The framework for a value driver based on reduced likelihood of mistakes should also be clear. What is the likelihood of mistakes for both systems? Once the team makes some basic assumptions about lab operations, it is straightforward to derive the savings in operating costs from having to perform fewer test redos. With these two value drivers, we already have a strong Value Proposition that shows the business case to buy at Recent Entrant’s current price.
Identifying further quantifiable value drivers based on ease of use may seem to be more difficult since “ease of use” seems like a more intangible benefit. But in this situation, discussion and investigation may reveal further differentiators that turn into value drivers. For example, ease of use may mean that more lab personnel can use the system when they need it, resulting in a reduction in testing delays. Faster time to results is often valuable, with its dollarized benefits readily quantifiable in many lab settings.
With some good messaging there is then a Value Proposition that is effective in a head-to-head comparison with Dominant System X, but is also be a starting point for comparisons with other alternatives where there are other differentiators. For example, Recent Entrant also outperforms Low End System Y in terms of accuracy. Dollarizing the benefits of accuracy will help to defend a larger price premium for Recent Entrant versus Low End System Y.
Having a Value Map is a great first step towards a strong Value Proposition. It jump starts good value modeling and provides perspective on differentiation versus the various competitors that commercial teams usually face in the marketplace.
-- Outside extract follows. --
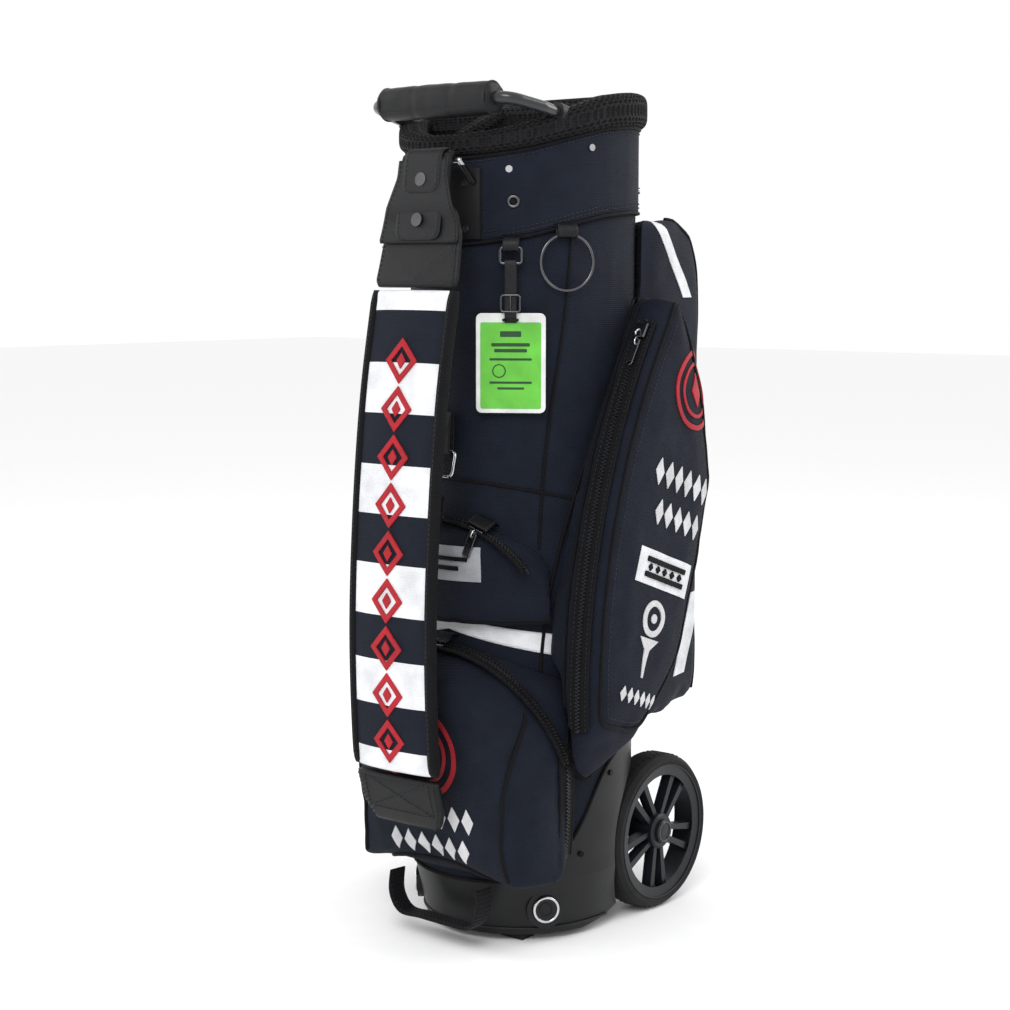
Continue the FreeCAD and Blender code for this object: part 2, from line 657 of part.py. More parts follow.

Why Value Maps? In summary, implementing a product management discipline requiring Value Maps helps to drive a common customer-centric framework for product strategy that can be applied in many useful ways. Value Maps help to understand and monitor positioning, evaluate potential price changes and consider marketing and innovation strategy on a customer-centric basis. We can go deeper than Value Maps in understanding customer value, but they are a great place to start.